One Winter night, it was the middle of February and there was a foot of snow on the ground, just as we were getting ready for bed, I said to my father "I heard Mrs. Wolff call.  He thought I must be mistaken and my brother could hear nothing, but I heard her call again and then again - three times in all - but the others heard nothing. I went out into the yard and saw the Wolff's house on fire. He and his wife were fast asleep and we had a hard time to rescue them. After it was all over I told Wolff it was a providence and was sent to show him he ought to mend his ways. We Were reconciled and were friendly afterwards but I never liked him."

"Mr. Flaut," said The Chronicle man, it would you rather live in the old days or in the present and what do you think of the ways and manners of the nowadays people?" "Well, of course, I prefer the old ways," he replied. "People were more social able and neighborly - more helpful to each other. They act sociable now but there doesn’t seem to me to be much reality about it."

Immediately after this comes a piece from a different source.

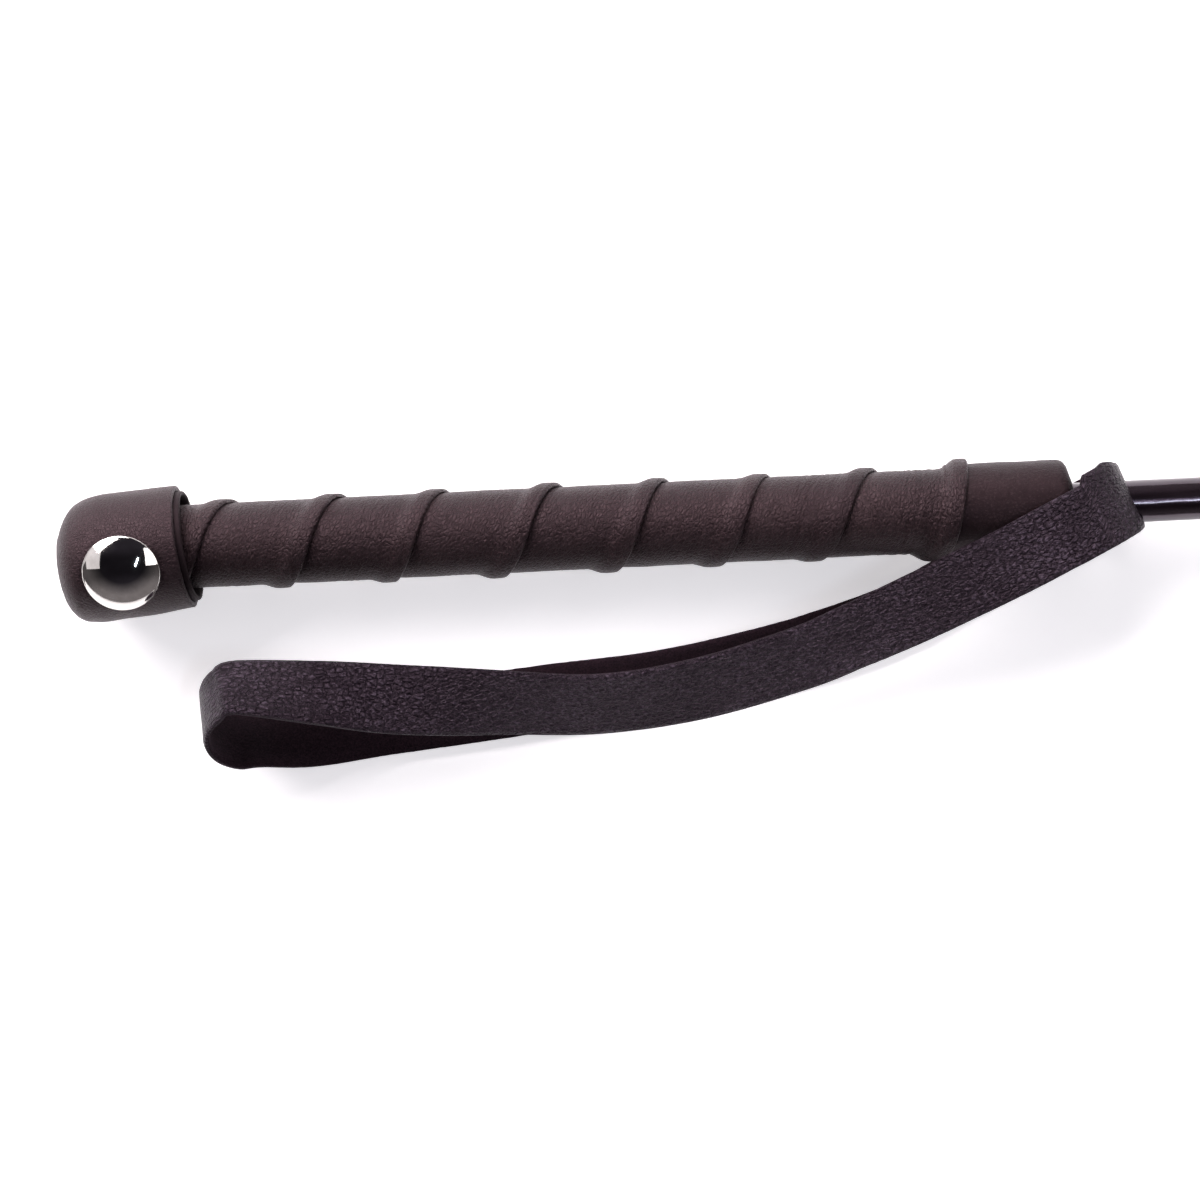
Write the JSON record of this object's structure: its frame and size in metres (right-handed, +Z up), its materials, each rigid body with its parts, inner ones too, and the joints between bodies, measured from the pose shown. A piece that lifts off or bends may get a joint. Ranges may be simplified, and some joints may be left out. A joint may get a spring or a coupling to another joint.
{
  "type": "riding crop",
  "caption": "Riding crop with a spiral leather-wrapped handle, capped butt, tapered shaft, leather wrist loop and folded leather keeper.",
  "frame": {"origin": "on the table under the middle of the crop as it lies at rest", "axes": "+X along the shaft towards the keeper, +Y across, away from the wrist loop, +Z up from the table"},
  "size_m": [0.65, 0.0574, 0.0276],
  "materials": {
    "fibre_rod": "drawn glass-fibre rod",
    "shaft_cover": "smooth glossy black",
    "core_wood": "turned, unfinished",
    "underlay_rubber": "matt",
    "wrap_leather": "black, fine grained, semi-matt",
    "collar_leather": "black, smooth, semi-matt",
    "strap_leather": "black grained face, suede back",
    "cap_leather": "black, fine grained, semi-matt",
    "lining_leather": "black suede",
    "rivet_nickel": "polished nickel plate",
    "rivet_steel": "drawn",
    "whipping_thread": "waxed black thread",
    "keeper_leather": "black, fine grained",
    "stitch_thread": "waxed black thread"
  },
  "bodies": {
    "crop": {"shaft_core": "fibre_rod", "shaft_sleeve": "shaft_cover", "handle_core": "core_wood", "handle_underlay": "underlay_rubber", "grip_wrap": "wrap_leather", "front_collar": "collar_leather", "butt_knob": "core_wood", "butt_cap": "cap_leather", "butt_lining": "lining_leather", "rivet_cap": "rivet_nickel", "rivet_post": "rivet_steel", "tip_whipping": "whipping_thread", "keeper_root": "keeper_leather"},
    "loop": {"wrist_loop": "strap_leather"},
    "keeper": {"keeper_tongue": "keeper_leather", "keeper_stitches": "stitch_thread"}
  },
  "joints": [
    {"name": "loop_turn", "type": "hinge", "parent": "crop", "child": "loop", "pos_m": [-0.112, 0.01671, 0.01088], "axis": [1, 0, -0.0095], "continuous": true},
    {"name": "keeper_flex", "type": "hinge", "parent": "crop", "child": "keeper", "pos_m": [0.278, 0.01671, 0.00718], "axis": [0, 1, 0], "range_deg": [-60, 60], "stiffness_Nm_per_rad": 0.05}
  ]
}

"To what do you attribute your long life?" queried the reporter. "To hard work and a moderate way of living. I never could afford to be luxurious but have enjoyed good health and have lived to a great age so I must have had what was necessary. I have tried to use all things moderately. Never in my life was I drunk, thank God! But I have taken a little once in a while as I needed it. Tobacco I have always used and I am nearly ninety-years old." "Yes, "interrupted his daughter, Mrs. Arnold, "and he owes his good health; and long life to his even temper and good nature, as much as to anything else. He was always the same-never cross and never impatient."

"Now," said Mr. Flaut, "in conclusion I would like you to let me say a few words to the young people for they are much in my thoughts and I may never have a chance. to speak to them again. Perhaps they will listen to an old man who was once young like them-selves. I see that the world has changed but the great rifles of life have not changed. Therefore, I say to the young men, be sober, honest, truthful and industrious and above. all things shun excessive use of intoxicating drink.

To the young women I say, be not given to too much pride; strive to be good daughters at home so that when your time comes to have your own home you may have learned to be good wives and mothers. To all I say, cultivate a spirit of true humility, respect the, aged, be obedient to parents. I grieve to see that the children are not as obedient as they used to be. My father never spoke to me twice - I minded the first time. And it is the fault of the parents that the children are deficient in these respects.

Children should be taught at home the virtues of humility, respect and obedience. If they don't learn these lessons at home they will have to learn them, sometimes by sad and bitter experience, when they go out into the world.